Yet Kenya now faces a severe shortage that has seen prices go through the roof.
The question is how the milk, which was stored in the strategic food reserves has failed to stem the crisis just a few months down the line.
On Friday, National Treasury Cabinet Secretary Henry Rotich, through a special gazette notice, allowed the importation of 9,000 tonnes of duty-free powdered milk to ease the shortage -- and that is currently the Government’s reactionary measure on all the food products facing shortfalls.
Importers were also recently allowed to import maize and sugar duty free.
“It is notified for the general information of the public that in accordance with section 114 (2) of the East African Community Customs Management Act, 2004 and as a declaration by the President that the drought and famine in parts of Kenya is a national disaster...duty shall not be payable for the importation of 9,000 tonnes of milk by milk processors with the authority of the Kenya Dairy Board,” said the CS.
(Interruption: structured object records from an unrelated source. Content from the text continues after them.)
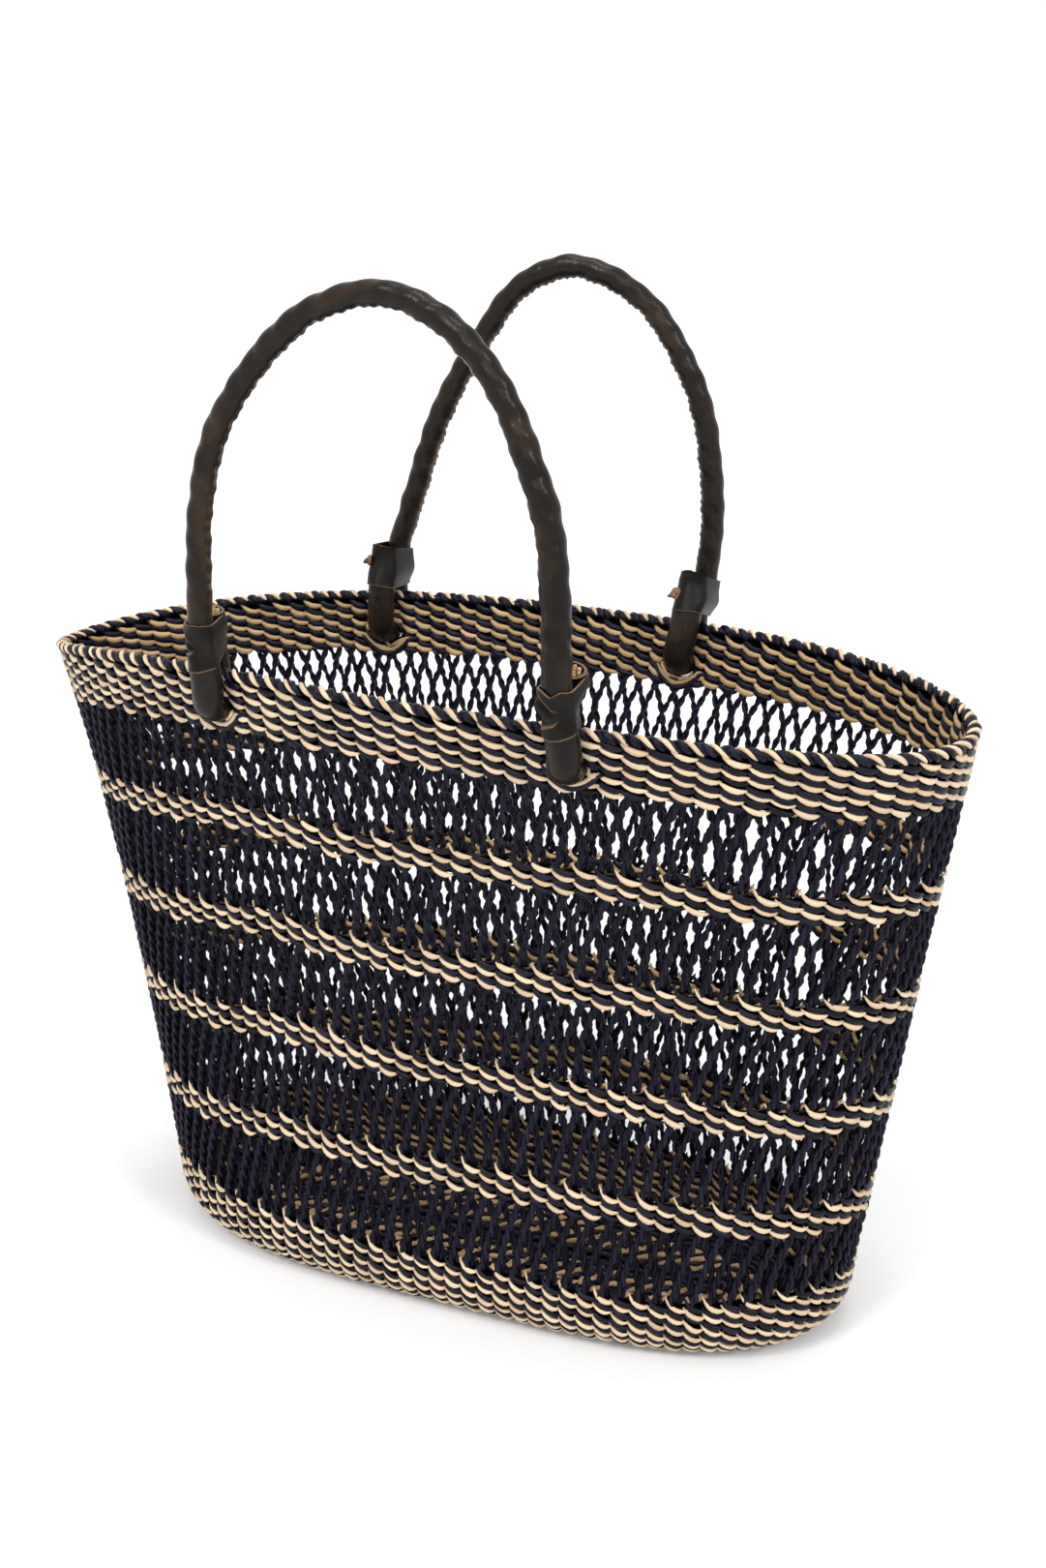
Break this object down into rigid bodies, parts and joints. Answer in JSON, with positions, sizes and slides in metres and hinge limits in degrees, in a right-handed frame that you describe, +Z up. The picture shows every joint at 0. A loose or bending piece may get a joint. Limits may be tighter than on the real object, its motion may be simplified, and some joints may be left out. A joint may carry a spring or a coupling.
{
  "type": "woven tote bag",
  "caption": "Oval woven grass tote with lace bands, natural stripes, a folded rim and stiff leather-wrapped arch handles that tilt on their threaded feet.",
  "frame": {"origin": "middle of the base's underside, on the surface that the bag stands on", "axes": "+Z up, X along the bag's length with the sharper mouth tip towards -X, front wall towards -Y"},
  "size_m": [0.4839, 0.2412, 0.5098],
  "materials": {
    "grass_dark": "navy-black dyed dried grass, twisted two-ply, slight sheen",
    "grass_natural": "undyed straw-coloured grass woven with navy-black grass, slight sheen",
    "handle_leather": "semi-gloss black-brown leather, spiral wrapped and seamed",
    "stalks": "bundle of dry grass stalks, cut ends bare",
    "keeper_leather": "matte black-brown leather strip with tan cut edges"
  },
  "bodies": {
    "basket": {"base_mat": "grass_dark", "bottom_band": "grass_natural", "lace_band_1": "grass_dark", "stripe_band_1": "grass_natural", "lace_band_2": "grass_dark", "stripe_band_2": "grass_natural", "lace_band_3": "grass_dark", "stripe_band_3": "grass_natural", "lace_band_4": "grass_dark", "stripe_band_4": "grass_natural", "lace_band_5": "grass_dark", "rim_band": "grass_natural", "rim_border": "grass_natural"},
    "front_handle": {"front_handle_wrap": "handle_leather", "front_handle_core": "stalks", "front_keeper_left": "keeper_leather", "front_keeper_right": "keeper_leather"},
    "back_handle": {"back_handle_wrap": "handle_leather", "back_handle_core": "stalks", "back_keeper_left": "keeper_leather", "back_keeper_right": "keeper_leather"}
  },
  "joints": [
    {"name": "front_handle_tilt", "type": "hinge", "parent": "basket", "child": "front_handle", "pos_m": [-0.02617, -0.08912, 0.31449], "axis": [0.9978, -0.0663, 0.0058], "range_deg": [-13, 17]},
    {"name": "back_handle_tilt", "type": "hinge", "parent": "basket", "child": "back_handle", "pos_m": [-0.02914, 0.09035, 0.31473], "axis": [0.9975, 0.0699, 0.0055], "range_deg": [-17, 13]}
  ]
}
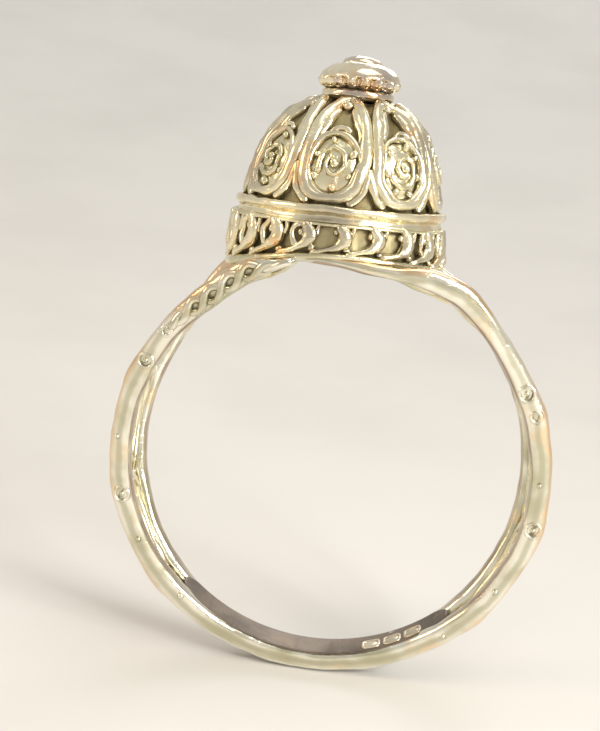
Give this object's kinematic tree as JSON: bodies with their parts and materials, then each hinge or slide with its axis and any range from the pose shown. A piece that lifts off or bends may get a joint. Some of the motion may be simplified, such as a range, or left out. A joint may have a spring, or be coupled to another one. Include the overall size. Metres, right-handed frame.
{
  "type": "finger ring",
  "caption": "Slender silver finger ring with a forked openwork shank and a domed filigree head with a button finial.",
  "frame": {"origin": "centre of the finger hole, on its axis and midway along its length", "axes": "+Z from the finger hole through the head to the finial, Y along the finger, -Y the front, X across the hoop"},
  "size_m": [0.0196, 0.0096, 0.028],
  "materials": {
    "silver": "polished sterling silver with light wear",
    "dark_silver": "tarnished, oxidised silver in the recesses"
  },
  "bodies": {
    "root": {"back_rail": "silver", "base_ring": "silver", "collar": "silver", "dome_shell": "dark_silver", "drum_scroll_01": "silver", "drum_scroll_02": "silver", "drum_scroll_03": "silver", "drum_scroll_04": "silver", "drum_scroll_05": "silver", "drum_scroll_06": "silver", "drum_scroll_07": "silver", "drum_scroll_08": "silver", "drum_scroll_09": "silver", "drum_scroll_10": "silver", "drum_scroll_11": "silver", "drum_scroll_12": "silver", "drum_scroll_13": "silver", "drum_scroll_14": "silver", "drum_scroll_15": "silver", "drum_scroll_16": "silver", "drum_scroll_17": "silver", "drum_scroll_18": "silver", "drum_scroll_19": "silver", "drum_scroll_20": "silver", "drum_wall": "dark_silver", "finial_cap": "silver", "finial_knob": "silver", "finial_pin": "silver", "front_rail": "silver", "left_loop_1": "silver", "left_loop_2": "silver", "left_loop_3": "silver", "left_loop_4": "silver", "lower_rim": "silver", "petal_frame_1": "silver", "petal_frame_2": "silver", "petal_frame_3": "silver", "petal_frame_4": "silver", "petal_frame_5": "silver", "petal_frame_6": "silver", "petal_frame_7": "silver", "petal_frame_8": "silver", "right_loop_1": "silver", "right_loop_2": "silver", "right_loop_3": "silver", "right_loop_4": "silver", "rosette_1": "silver", "rosette_2": "silver", "rosette_3": "silver", "rosette_4": "silver", "rosette_5": "silver", "rosette_6": "silver", "rosette_7": "silver", "rosette_8": "silver", "upper_rim": "silver", "waist_band": "silver"}
  },
  "joints": []
}
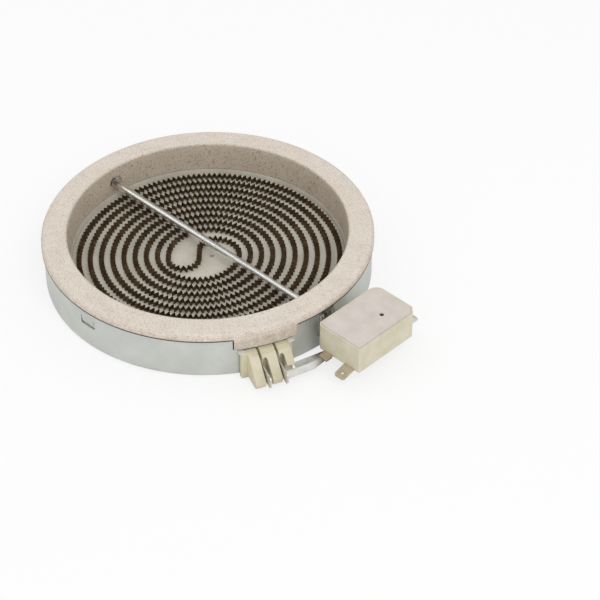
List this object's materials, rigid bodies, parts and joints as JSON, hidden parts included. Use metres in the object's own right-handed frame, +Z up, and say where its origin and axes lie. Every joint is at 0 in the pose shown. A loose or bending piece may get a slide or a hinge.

The price of Kenya’s processed milk, at an average of Sh140 per litre, is one of the most expensive in Africa, second only to South Africa, according to a survey released early this month by the Expatistan Cost of Living Index.
Within East Africa, a litre of milk costs Sh85 in Uganda and Sh130 in Tanzania. Ironically, Kenya is a leading producer of milk in Africa, with an annual output of 5.2 billion litres - which translates to 120 litres per person - ideally enough for the population.
However, just 30 per cent of all the production is processed before sale as farmers avoid the poor prices offered by processors and lengthy payment schedules, creating an easily distortable supply of processed milk.
Last month, Agriculture Cabinet Secretary Willy Bett assured Kenyans that processors have enough milk powder that was supposed to last the country to this month when the prices were expected to go down because of increased supply as a result of the rains.
At that time, the price of a 500ml packet of long-life milk was Sh55 from Sh50 in March while fresh milk cost Sh48 from Sh43. By yesterday, the prices had jumped to Sh70 for long-life milk and Sh65 for whole milk, raising questions on who is benefiting from the shortfall.
Processors say the hike in prices is a result of diminishing supply due to the prolonged drought since they have been forced to increase their farm gate prices to cushion farmers as the cost of production rises.
“These are forces of supply and demand. We have been forced to cushion the farmers by increasing the purchase price from Sh32 to Sh43, which is the highest ever,” Nixon Sigei, the managing director of Kenya Cooperative Creameries (KCC), told Weekend Business.
“But you realise unlike other years, say 2015, consumers have not gone to the supermarket and been asked to pick only two packets, so things are not as bad,” he said.
In March, Brookside Dairy also announced a 25 per cent increase on producer prices to Sh42 in what was seen as a competition for raw milk that had been sparked by its rival KCC.
Brookside Director of Milk Procurement John Gethi said the new rate was a bonus to farmers to cushion them from the effects of prolonged dry weather.
“The current business environment has pushed up the shelf prices of our products. We have decided to pass on the benefits of these increases to our farmers during this exceptionally dry period,” he said.
Farmers, however, say the money they get from processors can barely meet the cost of production.
“More than two thirds of the farmers who were selling their milk to processors have switched to the open market in search of better prices,” says Kenya Dairy Farmers Federation chairman Richard Tuwei.
If you consider that only 30 per cent of the milk produced is sold to processors and more farmers are opting to the open market, then the answer on why the prices are high is partly answered.
There are no updated statistics on the number of smallholder dairy farmers but they are estimated to be more than two million, with more than five million animals.
According to Egerton University’s Tegemeo Institute of Agricultural Policy and Development, it costs an average of Sh20 for a farmer to produce a litre of milk.
“In terms of direct variable costs, zero grazers spend an average of Sh19 to produce a litre of milk, while the semi-zero grazers spend Sh17.2 and the open grazers, Sh10. Consequently, gross margins are highest for open grazers at Sh22.8 and lowest for zero grazers at Sh12.4 per litre,” says the institution in a circular on the cost of production of milk versus returns.
On the other hand, the processors make up to three times what farmers get.
Githunguri Dairy Co-operative, for example, has an annual turnover of more than Sh3 billion despite its milk being the cheapest in the market.
So lucrative is Kenya’s milk processing industry that Africa’s richest man, Nigerian Aliko Dangote, is currently setting up a powder milk plant in Kilifi.
The ripple effects of this war for raw milk has resulted in soaring prices on the shelves despite the claim by government that there is enough powdered milk to keep the cost stable.